Выбрать главу

— Зачем это? — удивился здоровяк Шильд, не понимая действий коммандора Граффа.

— Проверка. — спокойно ответил начальник тюрьмы. — Если заснёт, значит всё нормально, а вот если здохнет… Тогда вы отправитесь вслед ей, причём немедленно! Я хочу быть уверенным что вся эта бойня, на мой взгляд откровенно безссмысленная и перевозка, столь опасного преступника из узилища, где он двадцать лет находился под достойной опекой — не являются государственной изменой. Собака спит — значит перевозка Руфуса реальна и просто у кого из наших большеголовых начальников, в столице, появился в голове очередной странный план. Мертва — вы преступники и убийцы, которые хотят прикрыться мною при расследовании этого преступления и специально прибыли для убийства Руфуса, что запрещал, как мог, уже умерший наш великий правитель. Смерть пса — станет вашим приглашением на казнь…

Шильд с Марком ошалело уставились на собаку которая жадно лакала молоко с настойкой, хотя ранее и долго принюхивалась к выданной ей порции странного смешанного пойла.

Оба агента боялись что взяли не ту, подготовленную им аптекарями Дезидерия, жидкость и в случае ошибки могут быть перебиты телохранителями Граффа буквально через пять минут, и это ещё в хорошем, для них, случае.

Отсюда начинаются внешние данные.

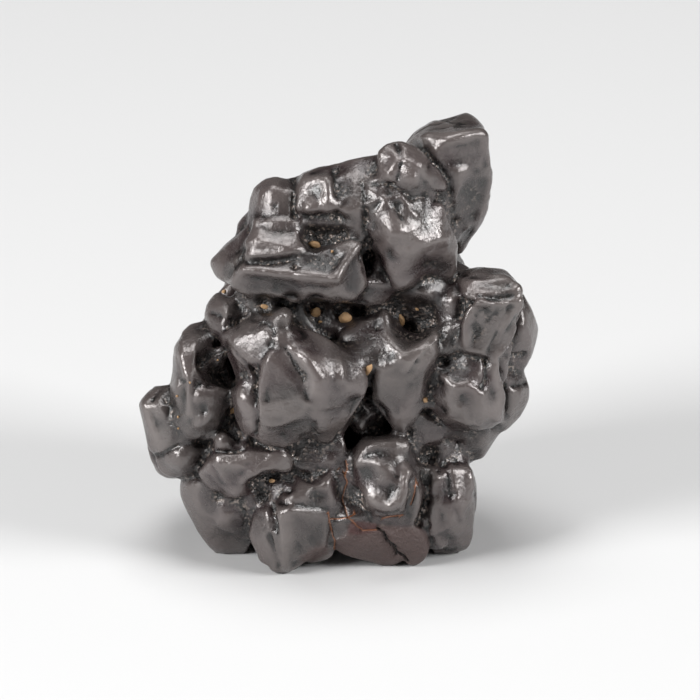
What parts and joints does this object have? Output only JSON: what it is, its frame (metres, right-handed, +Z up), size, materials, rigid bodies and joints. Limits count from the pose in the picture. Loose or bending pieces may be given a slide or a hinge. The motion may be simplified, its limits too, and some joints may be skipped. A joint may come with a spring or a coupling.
{
  "type": "prophecy stone",
  "caption": "Hand-sized natural cluster of dark brown iron oxide crystals, worn by sand into rounded, faceted lumps with deep hollows, standing on small flat feet.",
  "frame": {"origin": "middle of the stone's box, on the ground that it stands on", "axes": "+Z up, -Y towards the viewer of the picture, +X to that viewer's right"},
  "size_m": [0.0566, 0.0446, 0.0635],
  "materials": {
    "limonite": "dull waxy polish from blown sand, dusty and sparkly in the hollows, a few rusty cracks low on the front"
  },
  "bodies": {
    "root": {"stone": "limonite"}
  },
  "joints": []
}
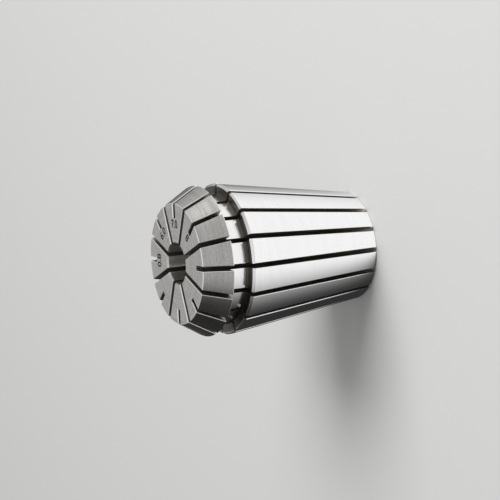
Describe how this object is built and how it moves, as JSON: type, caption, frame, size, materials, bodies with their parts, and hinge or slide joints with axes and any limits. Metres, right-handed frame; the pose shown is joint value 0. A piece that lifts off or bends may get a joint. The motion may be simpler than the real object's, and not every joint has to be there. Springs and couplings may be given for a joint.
{
  "type": "er collet",
  "caption": "Slit spring collet with a long main taper, a nose cone and an extraction groove; its segments close on a round shank in the bore.",
  "frame": {"origin": "centre of the small rear face, in the plane the collet stands on", "axes": "+Z along the bore axis from the rear face to the nose; +X through the middle of one of the slots sawn from the front"},
  "size_m": [0.026, 0.026, 0.034],
  "materials": {
    "steel": "hardened spring steel, taper ground bright, nose and front face finely turned"
  },
  "bodies": {
    "root": {"collet": "steel"}
  },
  "joints": []
}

Через несколько долгих минут псина стала зевать, потом потягиваться и наконец, сделав несколько медленных шагов и почти описав короткий круг вокруг миски — улеглась на траве где ярко светило солнышко и стала сопеть.

Подождали ещё пять минут. Графф слегка пнул собаку сапогом, но та лишь фыркнула и отвернула голову в противоположную сторону.

— Спит! Не умирает или что подобное — спит! — подытожил увиденное коммандор Графф. — Господа гонцы прошу прощения, проверка в нашем деле была обязательной.

Шестёрка его телохранителей, что ранее выстроились угрожающим с виду полукругом сразу за спинами агентов Дезидерия, лишь невозмутимо пожала плечами и отправились выносить огромный ящик, в который скоро следовало перенести спящего Руфуса и заперев старика в нём, в дальнейшем закрыть ещё и в огромной карете на шести колёсах, с решётками на окошках.

Сам начальник тюрьмы поднялся в свой, вонявший всё ещё блевотиной, кабинет на самом верху башни, вытащил из тайного железного шкафа кувшин с густым вином и влил в него половину бутыли, что получил от прибывших «как бы имперских» гонцов. Спустившись на кухню, при тюрьме, он обнаружил там немного копчённого мяса, овощи, сыр и взяв всё это с собой — направился в камеру к единственному своему арестанту, которого строго стерёг много лет.

Старик пленник несказанно обрадовался внезапному и незапланированному приходу главного человека в его узилище: с ним можно было интересно побеседовать, как равный с равным, и тот всегда приносил какие новые вкусности, которыми с удовольствием баловал своего пленника.

Чего таить, Руфус, взаперти долгие годы и однообразном, хотя и достойном питании — стал испытывать некое влечение к новой пище и желанию хоть как то разнообразить своё времяпровождение: его проповеди особо более не достигали цели и после казни первых его конвоиров, которые поверили словесам праведного старика и известнейшего имперского рыцаря, новые надзиратели скорее ругались или смеялись с него, однообразно посылая куда подальше или же откровенно глумясь над речами старца.

Коммандор Графф спросил Руфуса о здоровье и после пяти минут банальностей предложил вместе с ним откушать, что Светило им дало на сегодня, и запить всё это отменным вином, которое сам начальник тюрьмы специально припас для своего, как смеясь привычно проговорил Графф, «гостя».

Сам тюремщик правда пить не собирался, указывая что сейчас ещё не вечер и ему стоит продолжать службу, но своему известнейшему и достойному арестанту он готов услужить в такой малой слабости и просил того не стесняться его присутствия.

Старик с удовольствием отпил пару глотков густого, слегка с горчинкой, вина и заел копчёным мясом и огурцом, свежим и одурманяще пахнущим свободой, Солнцем, ветром в поле — да и вообще всем тем, от чего Руфус совершенно отвык в заключении.

Буквально через пять минут, в голове у старика помутилось и ему внезапно резко захотелось спать. Коммандор Графф его успокоил, тем что ничего страшного и пускай Руфус отдохнёт, пока он, коммандор, прибирает остатки их совместной трапезы.

Шепчущий очередные слова о Светиле и том что следует жить не только «свято» но и «честно» — Руфус был заботливо уложен на своё убогое ложе и вскоре затих, лишь мерное вздымание его тощей старческой груди, показывало, в полумраке камеры, что он спит, а не умер.